GitHub - shrinivaspatwardhan/VoiceCraftAI: VoiceCraftAI is a revolutionary AI tool to dub videos into multiple regional languages and lip-sync at the same time.

Voice Craft AI - Where the essence of your voice meets the diversity of languages.

Try the demo

https://colab.research.google.com/github/ardha27/AICoverGen-NoUI-Colab/blob/main/CoverGen_No_UI.ipynb#scrollTo=B3BqnUoePVGd

Voice Craft AI is a cutting-edge dubbing software powered by artificial intelligence (AI), designed to seamlessly translate English audio into various Indian regional languages. Our innovative platform offers a simplified yet robust process to dub videos in multiple languages while retaining the nuances of the original speaker's voice.

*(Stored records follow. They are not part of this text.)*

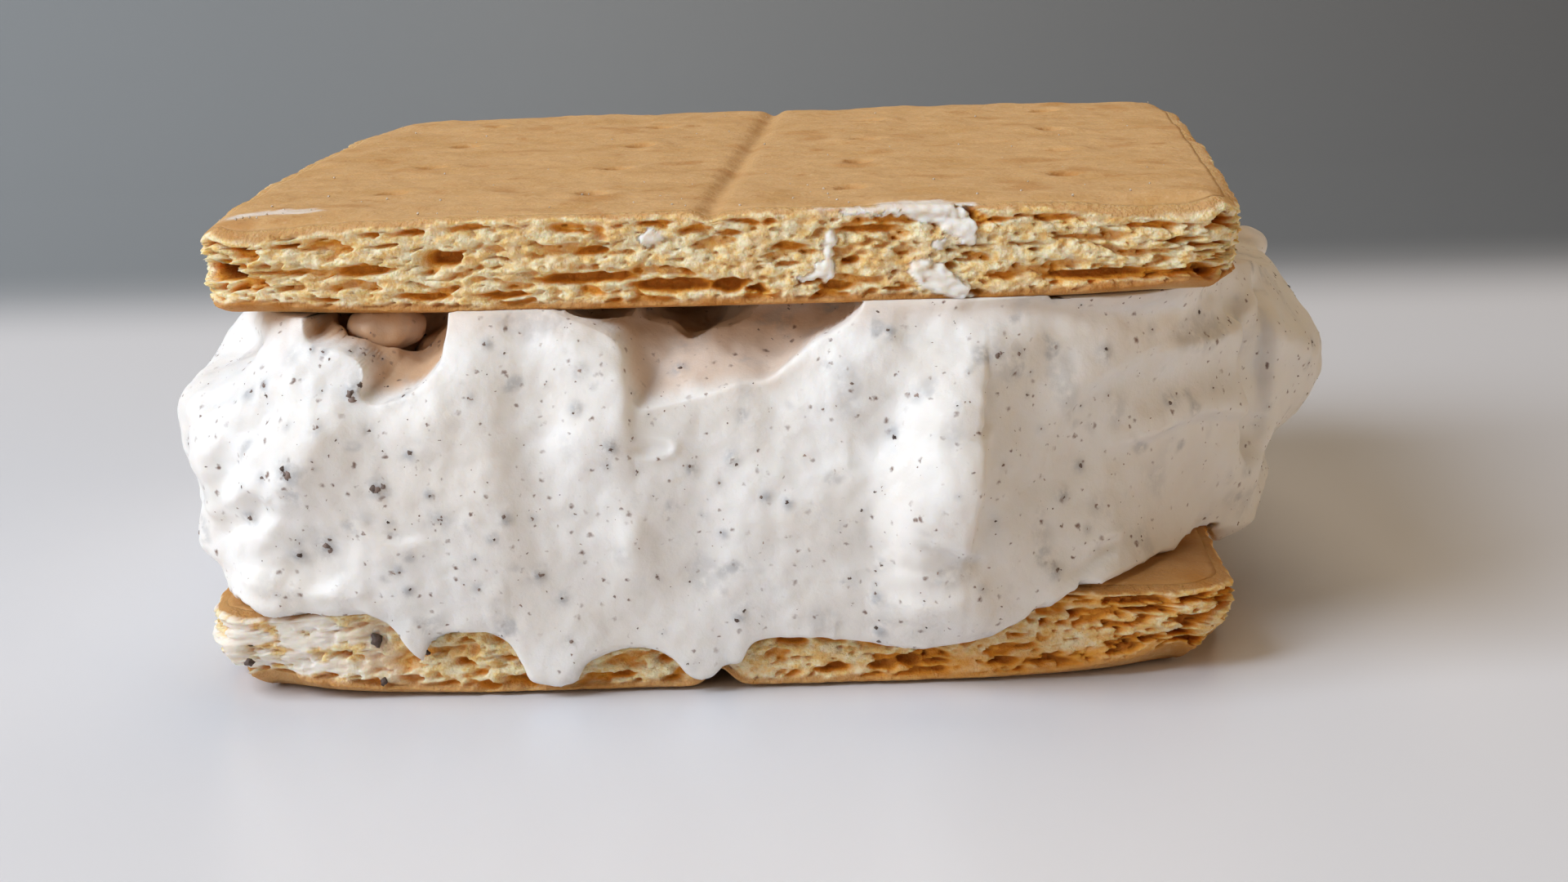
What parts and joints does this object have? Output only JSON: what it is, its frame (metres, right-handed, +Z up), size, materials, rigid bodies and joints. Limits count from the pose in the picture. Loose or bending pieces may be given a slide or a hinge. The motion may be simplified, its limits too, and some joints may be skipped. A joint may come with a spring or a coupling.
{
  "type": "ice cream sandwich",
  "caption": "Ice cream sandwich: a thick layer of whipped cookies-and-cream filling between square, scored, flaky biscuits, with drips over the lower one.",
  "frame": {"origin": "middle of the footprint, on the surface that the lower cracker rests on", "axes": "+Z up through the layers, -Y out of the side where the filling hangs over in drips, +X to the right of someone who looks at that side, along which the crackers' score lines lie side by side"},
  "size_m": [0.0788, 0.0758, 0.0304],
  "materials": {
    "top_cracker": null,
    "filling": null,
    "bottom_cracker": null
  },
  "bodies": {
    "root": {"top_cracker": "top_cracker", "filling": "filling", "bottom_cracker": "bottom_cracker"}
  },
  "joints": []
}
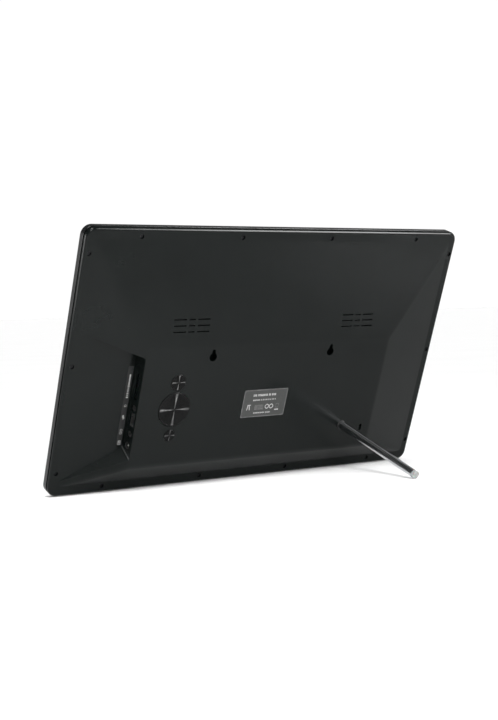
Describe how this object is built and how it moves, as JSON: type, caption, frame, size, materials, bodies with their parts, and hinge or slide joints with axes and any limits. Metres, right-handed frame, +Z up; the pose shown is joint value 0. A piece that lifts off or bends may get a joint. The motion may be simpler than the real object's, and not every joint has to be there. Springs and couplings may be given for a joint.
{
  "type": "digital photo frame",
  "caption": "Large digital photo frame leaning back on its lower edge and a screw-in rod, with a hip-roof back, sunk port bay, round keys and speaker slots.",
  "frame": {"origin": "on the table, at the middle of the standing frame's footprint box", "axes": "+X to the right seen from the screen side, screen faces -Y and leans back 20.8 degrees, +Z up"},
  "size_m": [0.444, 0.1595, 0.2503],
  "materials": {
    "bezel_plastic": "polished",
    "cover_plastic": "semi-gloss moulded",
    "key_plastic": "turned gloss",
    "black_screw": "black oxide",
    "plain_steel": "plated sheet",
    "chrome": "bright",
    "brass": "machined",
    "rubber": "matt",
    "soft_tip": "pale silicone",
    "label_grey": "printed film",
    "port_print": "printed film",
    "screen": "anti-glare",
    "film": "diffusing",
    "acrylic": "clear",
    "led": "lens",
    "circuit_board": "solder mask",
    "chip": "moulded",
    "aluminium": "anodised",
    "nylon_black": "moulded",
    "nylon_white": "moulded",
    "cone_paper": "pressed",
    "magnet": "plated",
    "foam": "closed-cell",
    "lead": "insulated",
    "ribbon": "laminated",
    "ir_plastic": "dark tinted"
  },
  "bodies": {
    "root": {"front_bezel": "bezel_plastic", "rear_cover": "cover_plastic", "cover_screws": "black_screw", "port_label": "port_print", "rating_label": "label_grey", "feet": "rubber", "stand_insert": "brass", "lcd_frame": "plain_steel", "lcd_cell": "screen", "optical_films": "film", "light_guide": "acrylic", "led_bar": "led", "lcd_tray": "plain_steel", "lcd_driver_board": "circuit_board", "lcd_clips": "plain_steel", "clip_screws": "plain_steel", "main_board": "circuit_board", "board_screws": "plain_steel", "processor": "chip", "heat_sink": "aluminium", "memory_chips": "chip", "capacitors": "aluminium", "coin_cell_holder": "nylon_black", "coin_cell": "plain_steel", "board_connectors": "nylon_white", "card_socket": "nylon_black", "usb_shell": "plain_steel", "usb_tongue": "nylon_white", "audio_jacks": "nylon_black", "dc_jack": "nylon_black", "dc_pin": "plain_steel", "tact_switches": "nylon_black", "nav_switch_stems": "nylon_white", "nav_carrier": "nylon_black", "carrier_screws": "plain_steel", "speaker_gaskets": "foam", "speaker_baskets": "nylon_black", "speaker_surrounds": "foam", "speaker_magnets": "magnet", "speaker_screws": "plain_steel", "speaker_leads": "lead", "display_ribbon": "ribbon", "backlight_lead": "lead", "ir_window": "ir_plastic", "ir_receiver": "nylon_black", "ir_board": "circuit_board", "ir_lead": "lead"},
    "stand_washer": {"stand_washer": "rubber"},
    "stand_rod": {"stand_rod": "chrome", "stand_stud": "plain_steel", "stand_tip": "soft_tip"},
    "nav_gimbal": {"nav_gimbal": "nylon_white"},
    "nav_disc": {"nav_disc": "key_plastic"},
    "power_button": {"power_button": "key_plastic", "power_switch_stem": "nylon_white"},
    "return_button": {"return_button": "key_plastic", "return_switch_stem": "nylon_white"},
    "left_speaker_cone": {"left_speaker_cone": "cone_paper"},
    "right_speaker_cone": {"right_speaker_cone": "cone_paper"}
  },
  "joints": [
    {"name": "stand_travel", "type": "slide", "parent": "root", "child": "stand_washer", "axis": [0, 0.9348, -0.3551], "range_m": [0, 0.007]},
    {"name": "stand_unscrew", "type": "hinge", "parent": "stand_washer", "child": "stand_rod", "pos_m": [-0.1074, -0.03724, 0.04743], "axis": [0, 0.9348, -0.3551], "range_deg": [0, 2520]},
    {"name": "nav_rock_up_down", "type": "hinge", "parent": "root", "child": "nav_gimbal", "pos_m": [0.1059, -0.02947, 0.0786], "axis": [-1, 0, 0], "range_deg": [-2, 2], "stiffness_Nm_per_rad": 0.7},
    {"name": "nav_rock_side", "type": "hinge", "parent": "nav_gimbal", "child": "nav_disc", "pos_m": [0.1059, -0.02947, 0.0786], "axis": [0, 0.3551, 0.9348], "range_deg": [-2, 2], "stiffness_Nm_per_rad": 0.7},
    {"name": "power_press", "type": "slide", "parent": "root", "child": "power_button", "axis": [0, -0.9348, 0.3551], "range_m": [0, 0.0005], "stiffness_N_per_m": 3000},
    {"name": "return_press", "type": "slide", "parent": "root", "child": "return_button", "axis": [0, -0.9348, 0.3551], "range_m": [0, 0.0005], "stiffness_N_per_m": 3000},
    {"name": "left_cone_travel", "type": "slide", "parent": "root", "child": "left_speaker_cone", "axis": [0, 0.9709, -0.2395], "range_m": [-0.0004, 0.0004], "stiffness_N_per_m": 900},
    {"name": "right_cone_travel", "type": "slide", "parent": "root", "child": "right_speaker_cone", "axis": [0, 0.9709, -0.2395], "range_m": [-0.0004, 0.0004], "stiffness_N_per_m": 900}
  ],
  "couplings": [
    {"joint": "stand_unscrew", "follows": "stand_travel", "rad_per_m": 6283.2}
  ]
}
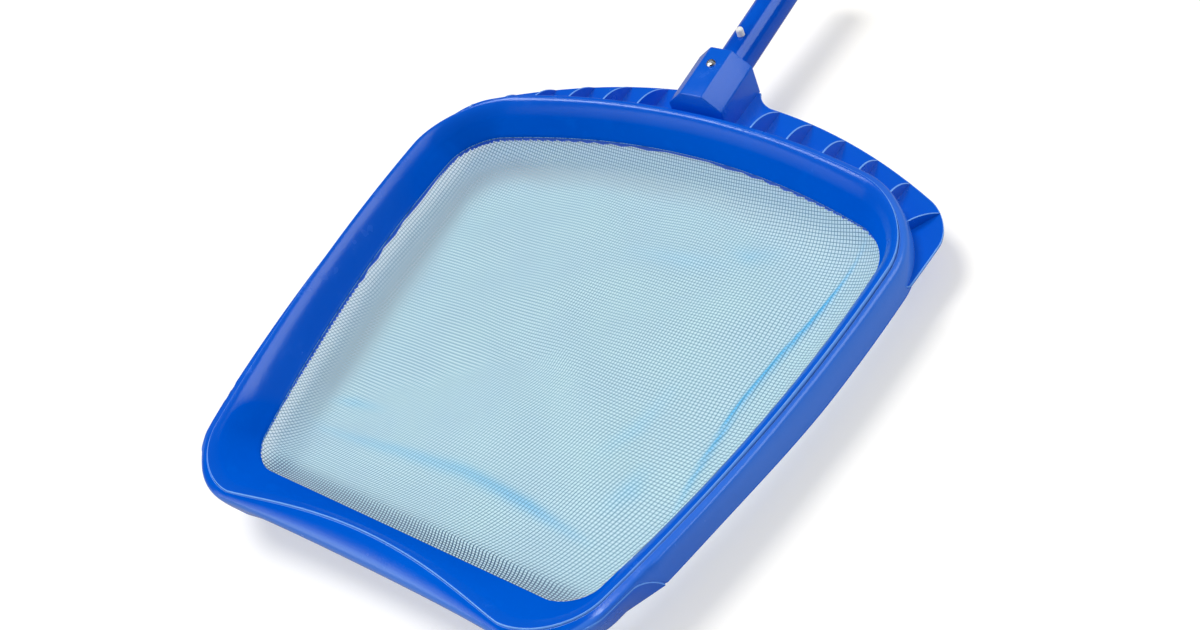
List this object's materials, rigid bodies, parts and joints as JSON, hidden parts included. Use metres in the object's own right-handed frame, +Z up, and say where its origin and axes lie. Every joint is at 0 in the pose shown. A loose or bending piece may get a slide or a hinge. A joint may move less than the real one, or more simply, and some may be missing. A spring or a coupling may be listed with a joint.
{
  "type": "leaf skimmer net",
  "caption": "Scoop-shaped pool and spa leaf skimmer head: a fine mesh bag in a clamped plastic frame with a front scoop lip, a rear pole socket and a tube with snap buttons.",
  "frame": {"origin": "on the surface the net rests on, under the middle of the overall length and width", "axes": "+X across the head, +Y from the scoop lip back towards the pole, +Z up out of the mouth of the net"},
  "size_m": [0.4478, 0.6399, 0.0778],
  "materials": {
    "frame_plastic": "satin moulded blue",
    "net_mesh": "fine woven nylon mesh, light blue",
    "tube_coating": "glossy blue coating on aluminium",
    "screw_steel": "plated screw steel",
    "clip_steel": "stainless spring strip",
    "button_plastic": "white moulded nylon"
  },
  "bodies": {
    "head": {"outer_frame": "frame_plastic", "clamp_ring": "frame_plastic", "scoop_lip": "frame_plastic", "net_bag": "net_mesh", "net_hem": "net_mesh", "ring_screws": "screw_steel", "handle_tube": "tube_coating", "socket_screw": "screw_steel", "clip_leaf": "clip_steel"},
    "upper_button": {"upper_button": "button_plastic"},
    "lower_button": {"lower_button": "button_plastic"}
  },
  "joints": [
    {"name": "upper_button_press", "type": "slide", "parent": "head", "child": "upper_button", "axis": [0, 0.0941, -0.9956], "range_m": [0, 0.0065], "stiffness_N_per_m": 900, "deforming": ["clip_leaf"]},
    {"name": "lower_button_press", "type": "slide", "parent": "head", "child": "lower_button", "axis": [0, -0.0941, 0.9956], "range_m": [0, 0.0065], "stiffness_N_per_m": 900, "deforming": ["clip_leaf"]}
  ]
}
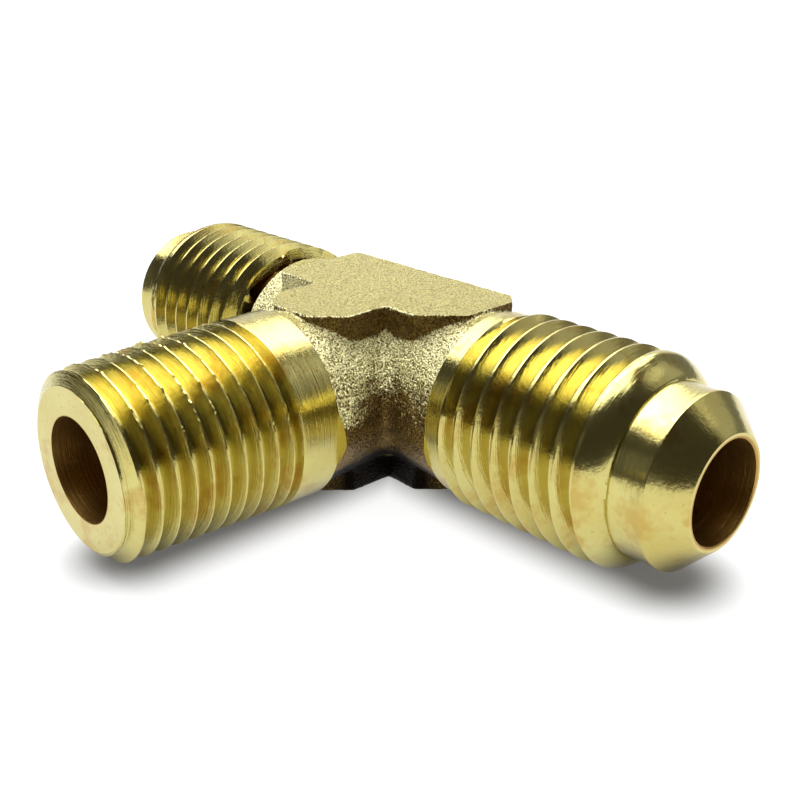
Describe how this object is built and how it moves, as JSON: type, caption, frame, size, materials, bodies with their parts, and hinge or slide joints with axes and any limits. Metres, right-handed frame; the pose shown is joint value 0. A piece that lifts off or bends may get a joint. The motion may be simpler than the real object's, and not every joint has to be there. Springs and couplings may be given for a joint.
{
  "type": "flare branch tee fitting",
  "caption": "Forged brass branch tee with a 45 degree flare end on each side of its run, a taper pipe thread on its branch and flat wrench pads.",
  "frame": {"origin": "point where the run bore's axis and the branch bore's axis cross", "axes": "+X along the run, towards one flare end; the branch points along -Y; +Z out of the upper wrench pad"},
  "size_m": [0.0456, 0.0261, 0.0112],
  "materials": {
    "forged_brass": "shot-blasted matt forging",
    "turned_brass": "bright turned metal with fine tool marks"
  },
  "bodies": {
    "root": {"forged_tee_body": "forged_brass", "flare_thread_right": "turned_brass", "flare_thread_left": "turned_brass", "flare_seat_right": "turned_brass", "flare_seat_left": "turned_brass", "branch_pipe_end": "turned_brass"}
  },
  "joints": []
}
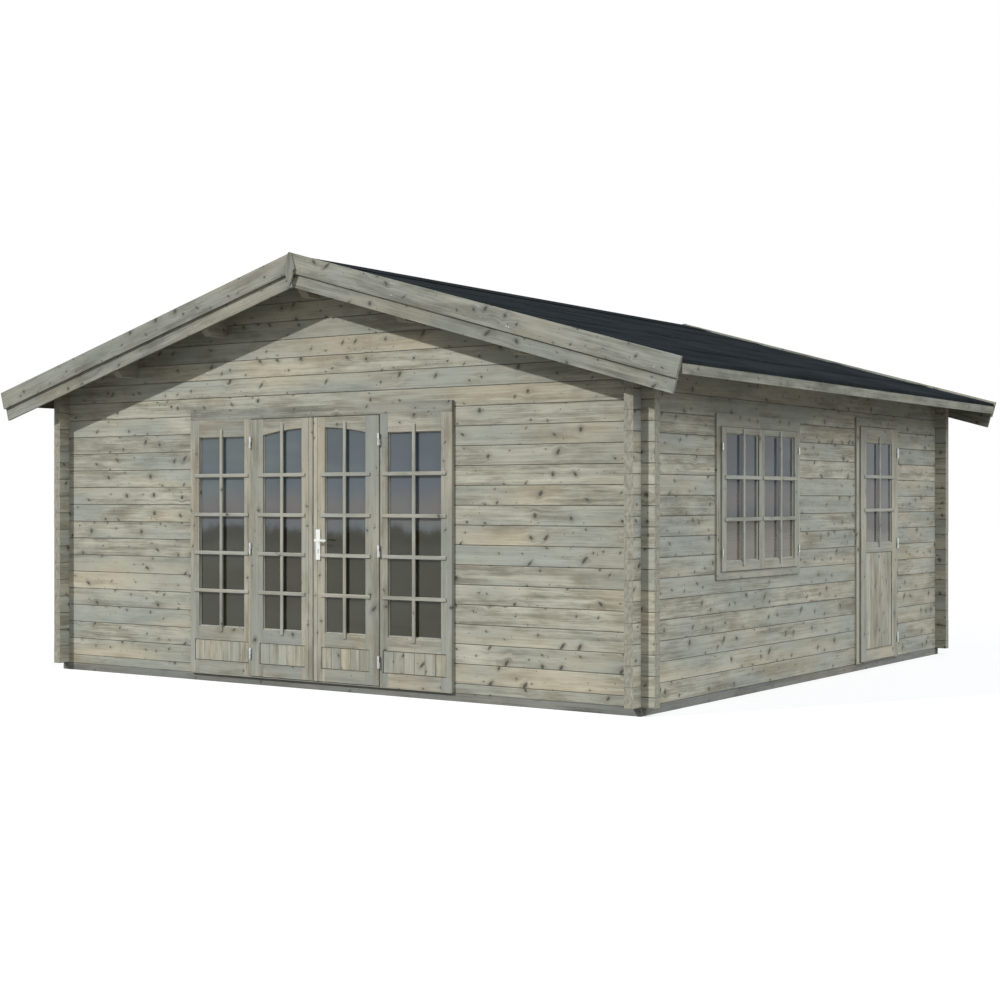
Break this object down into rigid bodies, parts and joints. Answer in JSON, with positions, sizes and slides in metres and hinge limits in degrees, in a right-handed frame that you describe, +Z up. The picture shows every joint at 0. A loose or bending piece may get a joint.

The Dubbing Process Voice Craft AI follows a systematic approach to transform English audio into regional languages with a touch of naturalness. We follow a 8-step pipeline in order to achieve this end product.

Setup

Input: Youtube video / User uploaded video

Step 1: Audio Extraction

The first step involves taking the user’s video content and extracting the audio from it. This serves as the foundation for the dubbing process.
We do this with the help of ffmpeg and extract a “.wav” file from the user video. This is our original English audio.

Step 2: Speech Transcription

The next step involves transcribing this audio into text with appropriate punctuations, to get the best possible text for translation.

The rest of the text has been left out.